There were little pockets that became ungovernable.
There was widespread discontent.
But there's no moment.
You're looking for a moment that ended apartheid.
There isn't one.
Not really, because it's not a moment, it's a movement.
It's a bunch of little steps.
And it's a diversity of tactics that brought this about.
When you are looking for information
on societal change in other countries,
and it's history, not current events,
because if you're looking at current,
if you look to this place for current events,
you're going to get some pretty biased stuff.
But State Department, the State Department
and their archives, because while their current stuff
is written to further US foreign policy,
their archive stuff, their analysis of stuff
that happened in the past, it has to be accurate,
because the people in State Department,
they're going to use it, need accurate information.

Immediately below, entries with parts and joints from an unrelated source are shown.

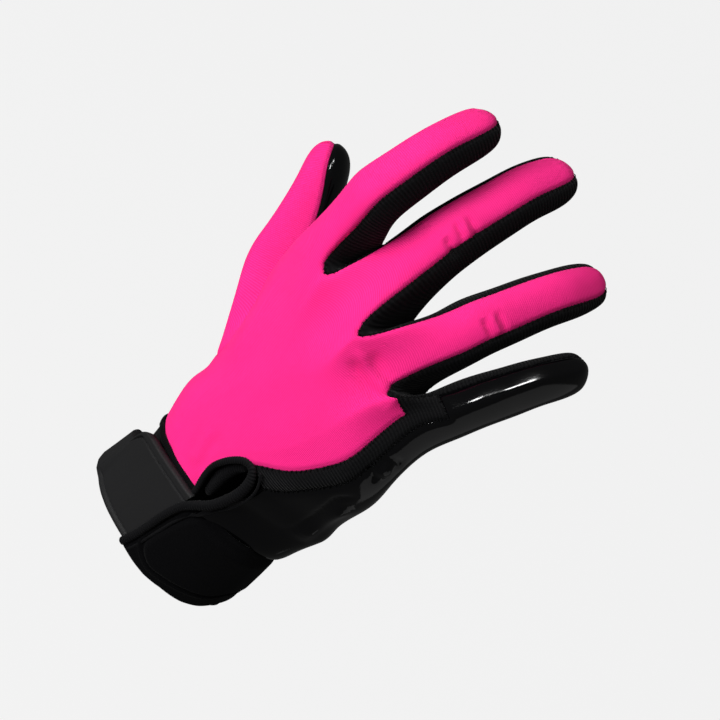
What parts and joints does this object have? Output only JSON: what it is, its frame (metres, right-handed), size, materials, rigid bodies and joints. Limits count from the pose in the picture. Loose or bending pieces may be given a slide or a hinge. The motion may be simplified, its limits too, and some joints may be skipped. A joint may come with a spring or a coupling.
{
  "type": "football receiver glove",
  "caption": "Right-hand receiver glove in its worn shape: knitted back, tacky palm, ribbed finger strips, vented wrist and strap with a moulded pull tab.",
  "frame": {"origin": "centre of the wrist opening, at the cuff's lower edge", "axes": "+Z from the wrist to the fingers, +X towards the little finger, +Y towards the palm side; the back of the hand faces -Y"},
  "size_m": [0.1241, 0.096, 0.1887],
  "materials": {
    "pink_knit": "fine ribbed stretch knit, matte",
    "grip_coating": "glossy tacky coating",
    "rib_knit": "ribbed elastic knit, matte",
    "cuff_cloth": "dense cuff cloth, matte",
    "neoprene": "cloth-faced foam, matte",
    "edge_tape": "ribbed elastic tape, matte",
    "moulded_rubber": "matte moulded rubber"
  },
  "bodies": {
    "root": {"back_panel": "pink_knit", "index_back": "pink_knit", "middle_back": "pink_knit", "ring_back": "pink_knit", "thumb_back": "pink_knit", "palm_panel": "grip_coating", "index_palm": "grip_coating", "middle_palm": "grip_coating", "ring_palm": "grip_coating", "little_wrap": "grip_coating", "thumb_palm": "grip_coating", "edge_gusset": "rib_knit", "index_middle_strip": "rib_knit", "middle_ring_strip": "rib_knit", "ring_little_strip": "rib_knit", "cuff_band": "cuff_cloth", "wrist_strap": "neoprene", "strap_binding": "edge_tape", "pull_tab": "moulded_rubber", "vent_binding": "edge_tape"}
  },
  "joints": []
}
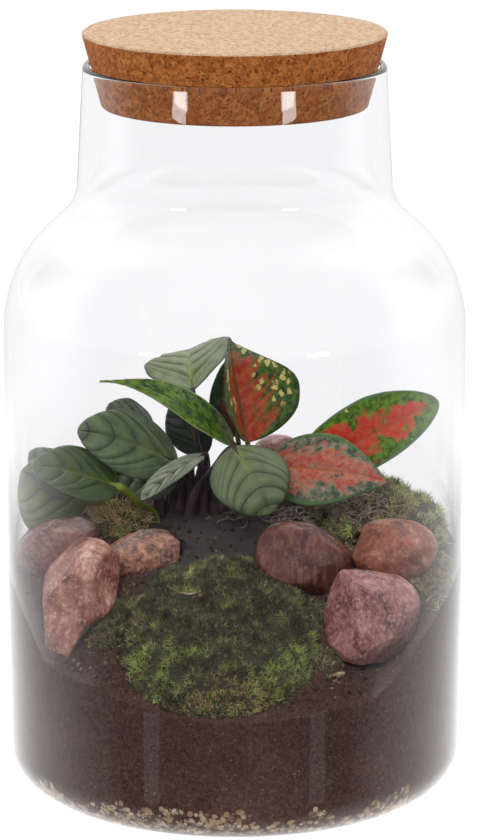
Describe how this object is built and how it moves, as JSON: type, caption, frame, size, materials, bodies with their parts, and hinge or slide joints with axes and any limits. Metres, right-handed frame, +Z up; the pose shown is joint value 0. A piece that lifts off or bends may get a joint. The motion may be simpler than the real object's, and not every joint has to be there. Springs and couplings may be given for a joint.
{
  "type": "glass plant terrarium",
  "caption": "Closed glass jar with a tapered cork lid, planted with a red-leaved aglaonema and a ctenanthe in banked soil, with moss cushions and tumbled stones over grit.",
  "frame": {"origin": "centre of the jar's foot, on the plane it stands on", "axes": "+Z up along the jar's axis, the planting's front faces -Y, +X to the right as seen from the front"},
  "size_m": [0.1818, 0.1818, 0.3],
  "materials": {
    "clear_glass": "clear blown glass, fire-polished rim",
    "pressed_cork": "matte agglomerated cork, pale sanded top",
    "grit": "matte beige gravel",
    "potting_soil": "matte dark brown compost with pale specks",
    "moss": "matte green moss fronds, yellow-brown at the edges",
    "tumbled_stone": "satin tumbled stone, pink and brick red with pale veins",
    "cane": "satin green stem",
    "aglaonema_leaf": "satin green leaf with red and cream blotches",
    "ctenanthe_leaf": "satin grey-green leaf with dark herringbone veins"
  },
  "bodies": {
    "root": {"jar_glass": "clear_glass", "cork_lid": "pressed_cork", "drainage_grit": "grit", "potting_soil": "potting_soil", "moss_front": "moss", "moss_right": "moss", "moss_left": "moss", "stone_left_back": "tumbled_stone", "stone_left_front": "tumbled_stone", "stone_left_mid": "tumbled_stone", "stone_right_mid": "tumbled_stone", "stone_right_back": "tumbled_stone", "stone_right_front": "tumbled_stone", "stone_centre_back": "tumbled_stone", "aglaonema_cane": "cane", "aglaonema_leaf_1": "aglaonema_leaf", "aglaonema_leaf_2": "aglaonema_leaf", "aglaonema_leaf_3": "aglaonema_leaf", "aglaonema_leaf_4": "aglaonema_leaf", "aglaonema_leaf_5": "aglaonema_leaf", "ctenanthe_leaf_1": "ctenanthe_leaf", "ctenanthe_leaf_2": "ctenanthe_leaf", "ctenanthe_leaf_3": "ctenanthe_leaf", "ctenanthe_leaf_4": "ctenanthe_leaf", "ctenanthe_leaf_5": "ctenanthe_leaf", "ctenanthe_leaf_6": "ctenanthe_leaf", "ctenanthe_leaf_7": "ctenanthe_leaf", "ctenanthe_leaf_8": "ctenanthe_leaf", "ctenanthe_leaf_9": "ctenanthe_leaf", "ctenanthe_leaf_10": "ctenanthe_leaf"}
  },
  "joints": []
}
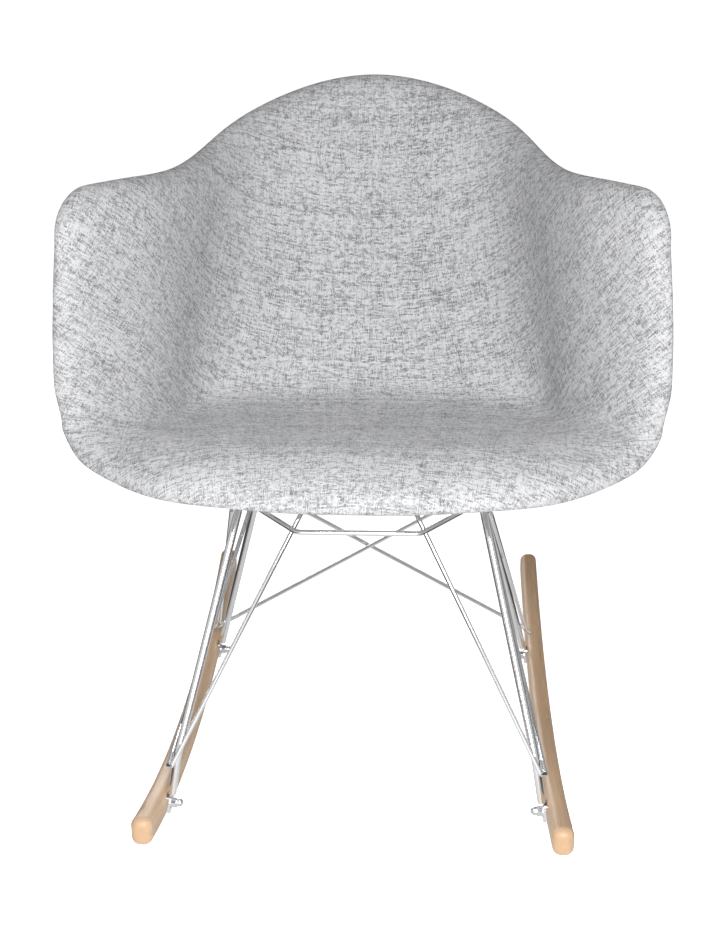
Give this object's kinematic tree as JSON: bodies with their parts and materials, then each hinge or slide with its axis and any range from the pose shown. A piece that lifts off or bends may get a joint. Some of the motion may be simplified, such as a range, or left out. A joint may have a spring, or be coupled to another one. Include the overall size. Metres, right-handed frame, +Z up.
{
  "type": "rocking chair",
  "caption": "Rocking armchair: one-piece bucket shell padded and covered in mottled grey woven fabric, on a bright rod base with pale timber runners.",
  "frame": {"origin": "on the floor, under the middle of the chair's overall length and width", "axes": "+Z up, -Y the way the sitter faces, +X to the right of someone facing the chair"},
  "size_m": [0.6304, 0.6532, 0.7146],
  "materials": {
    "cover": "matte",
    "foam": "matte",
    "shell": "matte",
    "mount_rubber": "matte",
    "insert_brass": "satin",
    "base_steel": "gloss",
    "fastener_steel": "gloss",
    "runner_wood": "satin"
  },
  "bodies": {
    "root": {"inner_cover": "cover", "outer_cover": "cover", "seat_foam": "foam", "back_pad": "foam", "seat_shell": "shell", "rubber_mount_front_left": "mount_rubber", "mount_plate_front_left": "base_steel", "rubber_mount_front_right": "mount_rubber", "mount_plate_front_right": "base_steel", "rubber_mount_rear_left": "mount_rubber", "mount_plate_rear_left": "base_steel", "rubber_mount_rear_right": "mount_rubber", "mount_plate_rear_right": "base_steel", "mount_inserts": "insert_brass", "seat_screws": "fastener_steel", "front_leg_left": "base_steel", "rear_leg_left": "base_steel", "front_brace_left": "base_steel", "front_side_brace_left": "base_steel", "rear_brace_left": "base_steel", "rear_side_brace_left": "base_steel", "side_rail_left": "base_steel", "runner_left": "runner_wood", "foot_tab_front_left": "base_steel", "foot_tab_rear_left": "base_steel", "front_leg_right": "base_steel", "rear_leg_right": "base_steel", "front_brace_right": "base_steel", "front_side_brace_right": "base_steel", "rear_brace_right": "base_steel", "rear_side_brace_right": "base_steel", "side_rail_right": "base_steel", "runner_right": "runner_wood", "foot_tab_front_right": "base_steel", "foot_tab_rear_right": "base_steel", "front_bow": "base_steel", "front_cross_rail": "base_steel", "rear_cross_rail": "base_steel", "runner_bolts": "fastener_steel", "nut_washers": "fastener_steel", "cap_nuts": "fastener_steel"}
  },
  "joints": []
}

So what does State Department say?
Said it was a combination of things, internal unrest,
weakening white commitment, international security,
internal unrest, weakening white commitment,
international and cultural sanctions,
and the economic issues associated with those sanctions,
and the end of the Cold War.
It was a diversity of tactics that brought it about,
but none of them would be effective
until South Africa wasn't strategically important.
I mean, they could have been in theory,
but it would have taken a lot more.
So if there is a lesson,
and that seems to be what you're looking for,
it's that it's not one thing.
It's almost never one thing.
When you're talking about societal change,
it is normally a perfect storm of people and events
and geopolitical situations that bring about the ability
for that shift to happen.
That's what happened here.
That's the deep lesson, is that if you want real change,
it's going to take a diversity of tactics.
You're going to have to think about it
from the economic standpoint, not just right and wrong.
You're going to have to think about it
from the geopolitical standpoint.
It's not always a moral issue,
because you're talking about power.
And that is very rarely motivated by morality.
Anyway, it's just a thought. Y'all have a good day.